La Follette’s main legacy to the movement may have been his founding of a publication in 1909 called La Follette’s Weekly. Later the name changed to simply La Follette’s and then, in 1929, to The Progressive. It is still being published today as a monthly magazine, and its back issues may be the best way to track the evolution of the movement through the 20th and 21st centuries. As for the causes that it has promoted in recent times, it pretty much ticks the boxes of feminist, union, environmental and civil rights components of modern liberalism.

It is also pointedly anti-corporate, anti-military and pacifist—to an extent that arguably takes it out of the mainstream of the Democratic Party. For example, The Progressive was not only against the 2003 invasion of Iraq but also against the 1991 Gulf War, which liberated Kuwait. It has also been critical of President Obama for any number of actions, including continuing the war in Afghanistan and many domestic security policies inherited from the Bush administration and increased reliance on drone warfare.

It is not difficult to work out where the term “progressive” came from. The word “progress” suggests a journey in which the destination is better than the starting point. The notion of a journey with a promised destination is a very powerful one in the human mind—as far back as Moses leading the Jews out of Egypt. It has a rhetorical appeal similar to the formulation that progressives and modern liberals often use when debating specific policies, i.e. that their opponents are “on the wrong side of history.” This implies that the history has already been written and the historical judgments have already made as to who was right or wrong. Therefore, if you are not on “our” side, you are on the losing side.

Part of the appeal of this formulation is the idea of participating in a cause that will accomplish something great and important. Unfortunately for the people using the “on the right side of history” formulation, it is a device that has also been used by everyone from the imperial Romans to proponents of Manifest Destiny and even by Communists and Fascists. In other words, it is designed to appeal more to the heart than to the head.

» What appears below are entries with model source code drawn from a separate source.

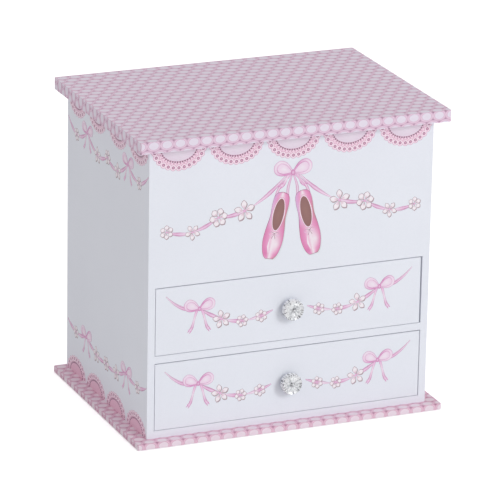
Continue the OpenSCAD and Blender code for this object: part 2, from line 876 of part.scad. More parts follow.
// Tapered limb between two points
module limb(a, b, r0, r1) {
    d = b - a;
    len = norm(d);
    translate(a)
        rotate([0, acos(d[2] / len), atan2(d[1], d[0])])
            cylinder(r1 = r0, r2 = r1, h = len, $fn = 24);
}

// Round joint or end of a limb
module joint_ball(p, r) {
    translate(p) sphere(r, $fn = 24);
}

// Moulded dancer on her turntable: on one toe, the other foot at her knee, and her arms raised in a ring
module ballerina() {
    h = dancer_h;
    z0 = turntable_z;
    knee = [5.2, -2.6, z0 + h * 0.33];
    toe = [0.9, -1.4, z0 + h * 0.24];
    shoulder_z = z0 + h * 0.70;
    head_z = z0 + h * 0.83;
    elbow_x = 5.2;
    elbow_z = head_z + 1.2;
    hand = [1.5, -1.4, z0 + h - 1];
    color([0.96, 0.82, 0.74])
        translate([0, drum_y, 0])
            union() {
                difference() {
                    rotate_extrude()
                        polygon([[0, z0], [7, z0], [7, z0 + turntable_t], [0.75, z0 + turntable_t],
                                 [1.0, z0 + h * 0.12], [1.45, z0 + h * 0.2], [1.15, z0 + h * 0.27],
                                 [1.7, waist_z - 6], [2.3, waist_z - 3.4], [2.2, waist_z - 1],
                                 [2.2, waist_z + 0.2], [1.75, waist_z + 1.4], [2.3, waist_z + 4],
                                 [2.4, shoulder_z], [0.8, shoulder_z + 1.4],
                                 [0.75, head_z], [0, head_z]]);
                    translate([0, 0, z0 - 1]) cylinder(r = spindle_r + 0.02, h = 2.2);
                }
                limb([0.5, 0, waist_z - 4.2], knee, 1.6, 1.1);
                limb(knee, toe, 1.1, 0.6);
                joint_ball(knee, 1.2);
                joint_ball(toe, 0.7);
                joint_ball([0, 0, head_z], 2.35);
                joint_ball([0, 1.4, head_z + 2.1], 1.2);
                for (s = [-1, 1]) {
                    limb([s * 1.7, 0, shoulder_z - 0.6], [s * elbow_x, -0.6, elbow_z], 0.8, 0.6);
                    limb([s * elbow_x, -0.6, elbow_z], [s * hand[0], hand[1], hand[2]], 0.6, 0.45);
                    joint_ball([s * elbow_x, -0.6, elbow_z], 0.66);
                    joint_ball([s * hand[0], hand[1], hand[2]], 0.6);
                }
            }
}

// Stiff net skirt, a shallow cone about the dancer's waist
module tutu() {
    color([0.97, 0.75, 0.85])
        translate([0, drum_y, waist_z])
            rotate_extrude()
                polygon([[2.2, 0.1], [6, 0.1], [11.5, -1.8], [12, -2.9],
                         [10.5, -2.7], [6, -1.4], [2.2, -0.9]]);
}

base_felt();
base_plinth();
bottom_board();
left_side();
right_side();
back_panel();
front_panel();
drawer_divider();
upper_shelf();
compartment_lining();
stage_walls();
stage_top();
ring_shelf();
ring_rolls();
lid_board();
lid_lining();
mirror_glass();
hinge_case_leaf(-1);  // left_hinge_case_leaf
hinge_lid_leaf(-1);  // left_hinge_lid_leaf
hinge_case_leaf(1);  // right_hinge_case_leaf
hinge_lid_leaf(1);  // right_hinge_lid_leaf
hinge_pins();
hinge_case_screws();
hinge_lid_screws();
drawer_front(upper_bay_z, upper_gap_extra);  // upper_drawer_front
drawer_side(upper_bay_z, -1);  // upper_drawer_left
drawer_side(upper_bay_z, 1);  // upper_drawer_right
drawer_back(upper_bay_z);  // upper_drawer_back
drawer_base(upper_bay_z);  // upper_drawer_base
drawer_lining(upper_bay_z);  // upper_drawer_lining
knob(upper_bay_z);  // upper_knob
knob_base(upper_bay_z);  // upper_knob_base
knob_screw(upper_bay_z);  // upper_knob_screw
drawer_front(lower_bay_z, 0.2);  // lower_drawer_front
drawer_side(lower_bay_z, -1);  // lower_drawer_left
drawer_side(lower_bay_z, 1);  // lower_drawer_right
drawer_back(lower_bay_z);  // lower_drawer_back
drawer_base(lower_bay_z);  // lower_drawer_base
drawer_lining(lower_bay_z);  // lower_drawer_lining
knob(lower_bay_z);  // lower_knob
knob_base(lower_bay_z);  // lower_knob_base
knob_screw(lower_bay_z);  // lower_knob_screw
movement_bedplate();
movement_screws();
spring_barrel();
mainspring();
winding_arbor();
main_wheel();
winding_key();
music_cylinder();
cylinder_bearings();
music_comb();
governor_wheel();
governor_fan();
governor_frame();
ballerina_spindle();
spindle_bracket();
ballerina();
tutu();
stop_pin();
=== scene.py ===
import json
import math
import random

import bmesh
import bpy
from mathutils import Matrix, Vector


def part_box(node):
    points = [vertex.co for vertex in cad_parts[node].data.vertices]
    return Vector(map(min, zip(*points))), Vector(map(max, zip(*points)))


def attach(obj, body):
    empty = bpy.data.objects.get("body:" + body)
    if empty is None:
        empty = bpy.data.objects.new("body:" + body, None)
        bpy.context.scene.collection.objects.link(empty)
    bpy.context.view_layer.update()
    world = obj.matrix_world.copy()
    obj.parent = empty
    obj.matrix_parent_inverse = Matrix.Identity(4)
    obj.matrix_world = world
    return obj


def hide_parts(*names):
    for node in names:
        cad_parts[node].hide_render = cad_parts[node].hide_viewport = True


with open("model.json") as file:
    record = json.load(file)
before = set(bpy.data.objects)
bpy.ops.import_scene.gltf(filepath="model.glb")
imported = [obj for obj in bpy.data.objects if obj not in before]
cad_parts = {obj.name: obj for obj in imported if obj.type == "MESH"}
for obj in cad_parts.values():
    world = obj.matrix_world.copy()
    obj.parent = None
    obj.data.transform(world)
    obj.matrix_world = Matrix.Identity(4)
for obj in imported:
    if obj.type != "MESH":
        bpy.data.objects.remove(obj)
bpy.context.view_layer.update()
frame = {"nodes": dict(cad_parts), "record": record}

MM = 0.001
random.seed(7)


def low(node):
    return Vector(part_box(node)[0])


def high(node):
    return Vector(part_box(node)[1])


def srgb(r, g, b):
    """Linear colour from the 0 to 255 values a screen shows."""
    def one(v):
        v /= 255
        return v / 12.92 if v <= 0.04045 else ((v + 0.055) / 1.055) ** 2.4
    return (one(r), one(g), one(b), 1.0)


# ---------------------------------------------------------------- materials


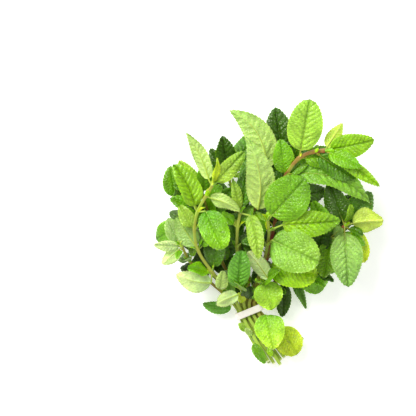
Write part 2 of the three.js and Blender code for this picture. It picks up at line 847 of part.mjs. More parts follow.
const bunch = new THREE.Group();
const curves = SPRIGS.map(stemCurve);
const leaves = growLeaves(curves);
const floor = ground();
SPRIGS.forEach((sprig, i) => bunch.add(sprigMesh(sprig, curves[i], leaves[i], floor)));
bunch.add(bandMesh());

export default bunch;
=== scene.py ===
# %% [markdown]
# # A tied bunch of fresh mint
#
# The bunch lies on a pale surface and is seen from straight above. Thirteen leafy stems are held at the
# neck by a flat band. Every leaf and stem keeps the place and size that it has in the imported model, and gets
# here what makes it a mint leaf: a toothed edge, sunken veins with the blade puffed up between them, a
# paler underside, a ribbed stalk, and a square stem. Lengths are worked out in millimetres, and become
# metres where a mesh is made.

# %% Open the frame
import math

import bpy
import numpy as np
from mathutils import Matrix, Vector
from mathutils.bvhtree import BVHTree


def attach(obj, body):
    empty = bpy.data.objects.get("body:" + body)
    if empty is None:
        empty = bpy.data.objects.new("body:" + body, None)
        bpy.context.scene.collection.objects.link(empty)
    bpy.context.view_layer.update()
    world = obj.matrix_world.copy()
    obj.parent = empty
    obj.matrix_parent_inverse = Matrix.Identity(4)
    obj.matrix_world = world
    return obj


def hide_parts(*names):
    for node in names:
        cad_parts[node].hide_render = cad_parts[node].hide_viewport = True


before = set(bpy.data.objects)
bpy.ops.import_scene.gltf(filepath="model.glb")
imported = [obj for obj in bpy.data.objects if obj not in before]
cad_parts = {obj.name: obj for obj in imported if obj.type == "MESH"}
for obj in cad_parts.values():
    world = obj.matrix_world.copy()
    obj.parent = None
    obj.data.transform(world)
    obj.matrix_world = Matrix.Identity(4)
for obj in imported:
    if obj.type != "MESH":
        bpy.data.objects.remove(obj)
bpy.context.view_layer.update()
MM = 0.001

# %% [markdown]
# ## Camera, floor and light
#
# The view is straight down. The camera stands far off with a long lens, so that high and low leaves keep
# nearly the same scale, and its field is the photograph's square: one pixel is 0.8 mm of bunch. The floor
# is plain white, and glows a little, so that it stays white without more light on the leaves. A bright
# sky-like world lights every side, and two broad lamps give the leaves their highlights, as a softbox does.
# Small lamps would be quicker to place, but would draw hard shadows that the bunch doesn't have.

# %% Camera
PHOTO_PIXELS = 416
MM_PER_PIXEL = 0.8
ORIGIN_PIXEL = (250, 313)  # where the middle of the band shows
MIDDLE_PIXEL = PHOTO_PIXELS / 2
VIEW_HEIGHT = 2.0
LEAF_HEIGHT = 0.040
SENSOR_WIDTH = 36.0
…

In American politics, progressives have a home in the Democratic Party, and the late progressive Minnesota senator Paul Wellstone famously declared, “I represent the Democratic wing of the Democratic Party.” But the fact is that true, principled progressives (like Wellstone, former Senator Russ Feingold and former Congressman Dennis Kucinich) are actually few and far between at the national level, and they never come anywhere near a presidential nomination.

Some pundits have described Barack Obama as the most progressive (or liberal or leftwing) president in U.S. history, but they tend to be his critics. True progressives—if The Progressive is any indicator—do not see it that way. His own supporters tend to see him as moderate and centrist.

With the current Democratic ascendancy at the federal level (in contrast with the trend at the local level) and in the wake of the Occupy Wall Street movement, are we now on the cusp of a new progressive era? To bet on that would really be, to coin a phrase, swimming against the tide of history. (I’m using the term history here in the sense of past experience rather than a prediction of the future, as described above.) While some social issues championed by progressives (notably same-sex marriage) have become more mainstream, there is no sign that the U.S. or other western countries are going to do anything serious about reining in corporations to the extent that progressives would want.

And that may be just as well. In terms of the economy, when progressive policies do get tried, people’s overall living standards usually suffer. Then the progressive narrative becomes a complaint of how corporate and wealthy interests have sabotaged the execution of their good intentions.